- [Problem to solve]: Extract the data exactly, missing nothing.

===== Material provided =====

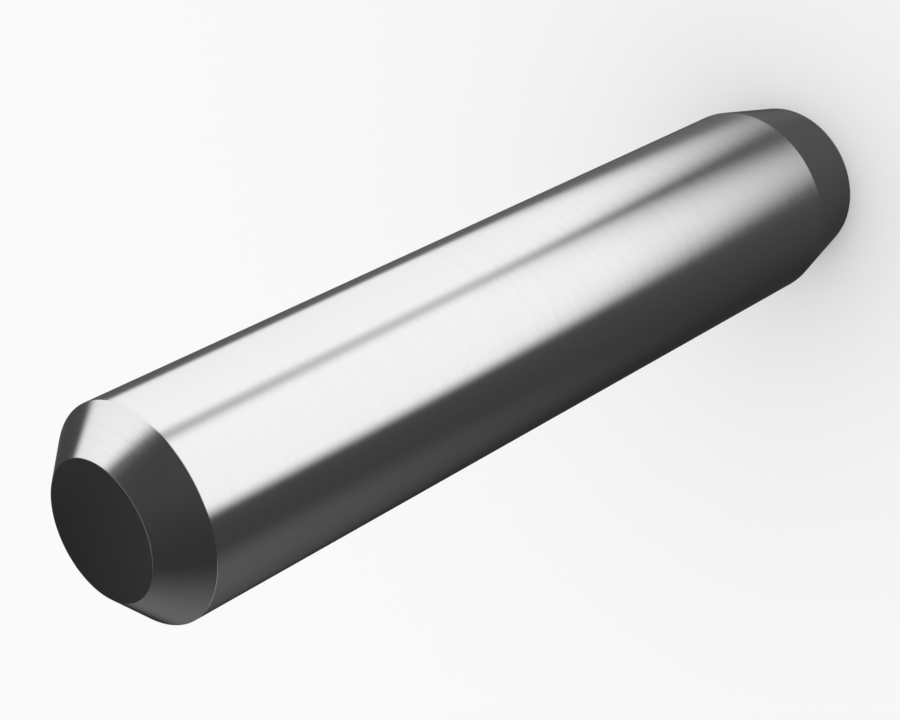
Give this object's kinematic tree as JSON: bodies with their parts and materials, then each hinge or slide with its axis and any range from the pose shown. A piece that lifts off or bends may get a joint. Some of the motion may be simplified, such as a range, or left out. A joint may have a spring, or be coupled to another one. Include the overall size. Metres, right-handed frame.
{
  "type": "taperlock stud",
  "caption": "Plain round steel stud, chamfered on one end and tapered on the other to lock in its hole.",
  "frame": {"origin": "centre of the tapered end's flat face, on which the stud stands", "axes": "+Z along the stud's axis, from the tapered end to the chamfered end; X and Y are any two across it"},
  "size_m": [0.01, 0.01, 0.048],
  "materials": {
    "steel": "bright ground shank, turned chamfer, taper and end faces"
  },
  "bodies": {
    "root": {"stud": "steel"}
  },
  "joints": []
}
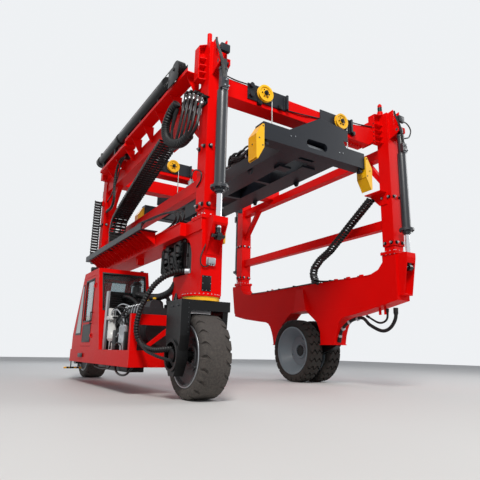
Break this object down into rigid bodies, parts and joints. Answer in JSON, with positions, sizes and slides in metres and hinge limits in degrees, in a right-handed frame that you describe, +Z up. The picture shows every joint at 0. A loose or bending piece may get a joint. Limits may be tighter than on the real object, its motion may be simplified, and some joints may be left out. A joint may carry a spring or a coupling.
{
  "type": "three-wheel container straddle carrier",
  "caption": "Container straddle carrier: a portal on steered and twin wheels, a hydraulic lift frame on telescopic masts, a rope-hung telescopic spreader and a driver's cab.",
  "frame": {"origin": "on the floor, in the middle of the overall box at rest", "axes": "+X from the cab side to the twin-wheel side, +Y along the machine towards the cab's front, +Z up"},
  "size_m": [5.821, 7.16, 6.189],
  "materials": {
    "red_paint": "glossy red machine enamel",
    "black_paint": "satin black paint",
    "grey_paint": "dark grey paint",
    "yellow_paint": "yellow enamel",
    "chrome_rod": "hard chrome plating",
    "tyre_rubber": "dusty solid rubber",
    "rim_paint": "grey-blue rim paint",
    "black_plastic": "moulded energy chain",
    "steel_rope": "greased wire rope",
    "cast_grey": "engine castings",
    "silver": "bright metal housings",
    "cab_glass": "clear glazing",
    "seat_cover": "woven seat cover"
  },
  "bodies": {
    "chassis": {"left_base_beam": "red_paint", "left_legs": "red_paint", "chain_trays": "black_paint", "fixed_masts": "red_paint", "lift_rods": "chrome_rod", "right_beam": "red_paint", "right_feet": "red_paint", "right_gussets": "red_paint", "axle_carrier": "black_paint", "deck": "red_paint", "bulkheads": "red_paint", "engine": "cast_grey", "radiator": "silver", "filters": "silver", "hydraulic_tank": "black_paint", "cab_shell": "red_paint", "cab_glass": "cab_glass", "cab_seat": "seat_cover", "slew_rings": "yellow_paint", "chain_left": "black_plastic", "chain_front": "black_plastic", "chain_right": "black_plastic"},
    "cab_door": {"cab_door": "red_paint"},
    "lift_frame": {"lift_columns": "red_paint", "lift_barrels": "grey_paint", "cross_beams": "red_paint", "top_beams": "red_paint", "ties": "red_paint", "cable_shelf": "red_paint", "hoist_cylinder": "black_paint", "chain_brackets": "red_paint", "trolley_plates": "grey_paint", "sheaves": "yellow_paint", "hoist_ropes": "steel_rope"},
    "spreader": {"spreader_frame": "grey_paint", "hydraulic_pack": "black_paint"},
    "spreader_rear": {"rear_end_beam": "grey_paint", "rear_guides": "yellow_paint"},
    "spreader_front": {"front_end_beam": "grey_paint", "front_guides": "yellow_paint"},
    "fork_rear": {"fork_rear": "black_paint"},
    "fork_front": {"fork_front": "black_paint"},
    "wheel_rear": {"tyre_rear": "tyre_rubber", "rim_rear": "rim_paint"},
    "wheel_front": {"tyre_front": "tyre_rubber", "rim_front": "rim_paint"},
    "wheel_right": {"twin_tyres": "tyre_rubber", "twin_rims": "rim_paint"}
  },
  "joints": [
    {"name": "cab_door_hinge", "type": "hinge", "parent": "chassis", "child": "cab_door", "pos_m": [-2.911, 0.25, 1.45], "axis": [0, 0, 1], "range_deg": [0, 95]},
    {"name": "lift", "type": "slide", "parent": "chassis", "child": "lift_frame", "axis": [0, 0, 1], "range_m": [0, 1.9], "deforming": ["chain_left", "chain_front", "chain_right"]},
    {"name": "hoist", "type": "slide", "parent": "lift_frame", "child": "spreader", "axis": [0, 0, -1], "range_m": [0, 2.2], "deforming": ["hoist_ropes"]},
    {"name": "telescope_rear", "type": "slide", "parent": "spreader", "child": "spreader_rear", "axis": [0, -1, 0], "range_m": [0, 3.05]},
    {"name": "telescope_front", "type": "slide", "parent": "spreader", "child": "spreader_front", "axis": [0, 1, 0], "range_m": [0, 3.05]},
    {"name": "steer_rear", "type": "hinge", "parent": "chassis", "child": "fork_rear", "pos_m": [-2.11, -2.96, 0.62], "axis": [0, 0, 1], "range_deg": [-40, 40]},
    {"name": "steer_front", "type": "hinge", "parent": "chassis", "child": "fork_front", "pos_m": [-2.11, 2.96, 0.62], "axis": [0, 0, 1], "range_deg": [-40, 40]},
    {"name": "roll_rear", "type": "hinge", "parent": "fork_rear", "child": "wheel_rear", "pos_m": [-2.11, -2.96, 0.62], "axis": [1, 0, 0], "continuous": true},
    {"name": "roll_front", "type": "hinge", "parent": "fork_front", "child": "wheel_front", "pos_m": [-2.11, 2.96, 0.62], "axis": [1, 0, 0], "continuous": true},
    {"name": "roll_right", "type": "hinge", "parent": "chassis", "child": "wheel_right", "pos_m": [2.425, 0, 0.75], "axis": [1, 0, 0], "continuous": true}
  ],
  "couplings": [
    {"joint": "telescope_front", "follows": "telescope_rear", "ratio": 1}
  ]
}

=====

- [Answer to the exercise]:
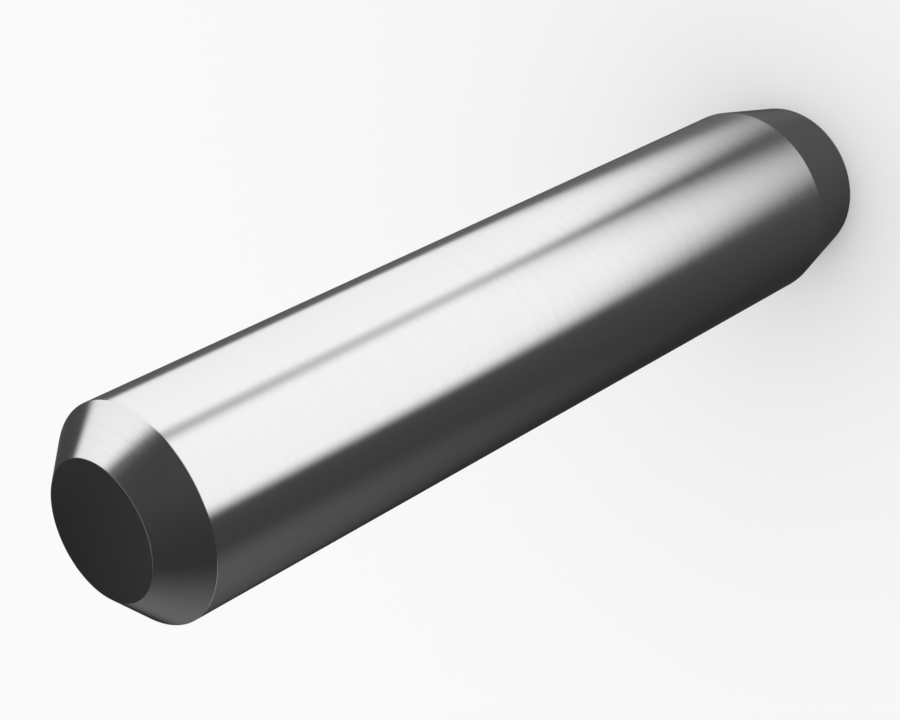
Give this object's kinematic tree as JSON: bodies with their parts and materials, then each hinge or slide with its axis and any range from the pose shown. A piece that lifts off or bends may get a joint. Some of the motion may be simplified, such as a range, or left out. A joint may have a spring, or be coupled to another one. Include the overall size. Metres, right-handed frame.
{
  "type": "taperlock stud",
  "caption": "Plain round steel stud, chamfered on one end and tapered on the other to lock in its hole.",
  "frame": {"origin": "centre of the tapered end's flat face, on which the stud stands", "axes": "+Z along the stud's axis, from the tapered end to the chamfered end; X and Y are any two across it"},
  "size_m": [0.01, 0.01, 0.048],
  "materials": {
    "steel": "bright ground shank, turned chamfer, taper and end faces"
  },
  "bodies": {
    "root": {"stud": "steel"}
  },
  "joints": []
}
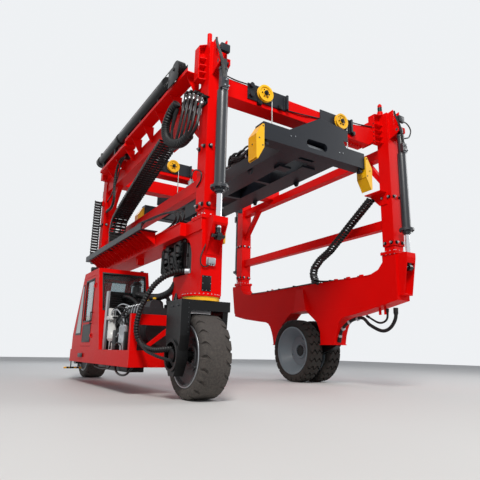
Break this object down into rigid bodies, parts and joints. Answer in JSON, with positions, sizes and slides in metres and hinge limits in degrees, in a right-handed frame that you describe, +Z up. The picture shows every joint at 0. A loose or bending piece may get a joint. Limits may be tighter than on the real object, its motion may be simplified, and some joints may be left out. A joint may carry a spring or a coupling.
{
  "type": "three-wheel container straddle carrier",
  "caption": "Container straddle carrier: a portal on steered and twin wheels, a hydraulic lift frame on telescopic masts, a rope-hung telescopic spreader and a driver's cab.",
  "frame": {"origin": "on the floor, in the middle of the overall box at rest", "axes": "+X from the cab side to the twin-wheel side, +Y along the machine towards the cab's front, +Z up"},
  "size_m": [5.821, 7.16, 6.189],
  "materials": {
    "red_paint": "glossy red machine enamel",
    "black_paint": "satin black paint",
    "grey_paint": "dark grey paint",
    "yellow_paint": "yellow enamel",
    "chrome_rod": "hard chrome plating",
    "tyre_rubber": "dusty solid rubber",
    "rim_paint": "grey-blue rim paint",
    "black_plastic": "moulded energy chain",
    "steel_rope": "greased wire rope",
    "cast_grey": "engine castings",
    "silver": "bright metal housings",
    "cab_glass": "clear glazing",
    "seat_cover": "woven seat cover"
  },
  "bodies": {
    "chassis": {"left_base_beam": "red_paint", "left_legs": "red_paint", "chain_trays": "black_paint", "fixed_masts": "red_paint", "lift_rods": "chrome_rod", "right_beam": "red_paint", "right_feet": "red_paint", "right_gussets": "red_paint", "axle_carrier": "black_paint", "deck": "red_paint", "bulkheads": "red_paint", "engine": "cast_grey", "radiator": "silver", "filters": "silver", "hydraulic_tank": "black_paint", "cab_shell": "red_paint", "cab_glass": "cab_glass", "cab_seat": "seat_cover", "slew_rings": "yellow_paint", "chain_left": "black_plastic", "chain_front": "black_plastic", "chain_right": "black_plastic"},
    "cab_door": {"cab_door": "red_paint"},
    "lift_frame": {"lift_columns": "red_paint", "lift_barrels": "grey_paint", "cross_beams": "red_paint", "top_beams": "red_paint", "ties": "red_paint", "cable_shelf": "red_paint", "hoist_cylinder": "black_paint", "chain_brackets": "red_paint", "trolley_plates": "grey_paint", "sheaves": "yellow_paint", "hoist_ropes": "steel_rope"},
    "spreader": {"spreader_frame": "grey_paint", "hydraulic_pack": "black_paint"},
    "spreader_rear": {"rear_end_beam": "grey_paint", "rear_guides": "yellow_paint"},
    "spreader_front": {"front_end_beam": "grey_paint", "front_guides": "yellow_paint"},
    "fork_rear": {"fork_rear": "black_paint"},
    "fork_front": {"fork_front": "black_paint"},
    "wheel_rear": {"tyre_rear": "tyre_rubber", "rim_rear": "rim_paint"},
    "wheel_front": {"tyre_front": "tyre_rubber", "rim_front": "rim_paint"},
    "wheel_right": {"twin_tyres": "tyre_rubber", "twin_rims": "rim_paint"}
  },
  "joints": [
    {"name": "cab_door_hinge", "type": "hinge", "parent": "chassis", "child": "cab_door", "pos_m": [-2.911, 0.25, 1.45], "axis": [0, 0, 1], "range_deg": [0, 95]},
    {"name": "lift", "type": "slide", "parent": "chassis", "child": "lift_frame", "axis": [0, 0, 1], "range_m": [0, 1.9], "deforming": ["chain_left", "chain_front", "chain_right"]},
    {"name": "hoist", "type": "slide", "parent": "lift_frame", "child": "spreader", "axis": [0, 0, -1], "range_m": [0, 2.2], "deforming": ["hoist_ropes"]},
    {"name": "telescope_rear", "type": "slide", "parent": "spreader", "child": "spreader_rear", "axis": [0, -1, 0], "range_m": [0, 3.05]},
    {"name": "telescope_front", "type": "slide", "parent": "spreader", "child": "spreader_front", "axis": [0, 1, 0], "range_m": [0, 3.05]},
    {"name": "steer_rear", "type": "hinge", "parent": "chassis", "child": "fork_rear", "pos_m": [-2.11, -2.96, 0.62], "axis": [0, 0, 1], "range_deg": [-40, 40]},
    {"name": "steer_front", "type": "hinge", "parent": "chassis", "child": "fork_front", "pos_m": [-2.11, 2.96, 0.62], "axis": [0, 0, 1], "range_deg": [-40, 40]},
    {"name": "roll_rear", "type": "hinge", "parent": "fork_rear", "child": "wheel_rear", "pos_m": [-2.11, -2.96, 0.62], "axis": [1, 0, 0], "continuous": true},
    {"name": "roll_front", "type": "hinge", "parent": "fork_front", "child": "wheel_front", "pos_m": [-2.11, 2.96, 0.62], "axis": [1, 0, 0], "continuous": true},
    {"name": "roll_right", "type": "hinge", "parent": "chassis", "child": "wheel_right", "pos_m": [2.425, 0, 0.75], "axis": [1, 0, 0], "continuous": true}
  ],
  "couplings": [
    {"joint": "telescope_front", "follows": "telescope_rear", "ratio": 1}
  ]
}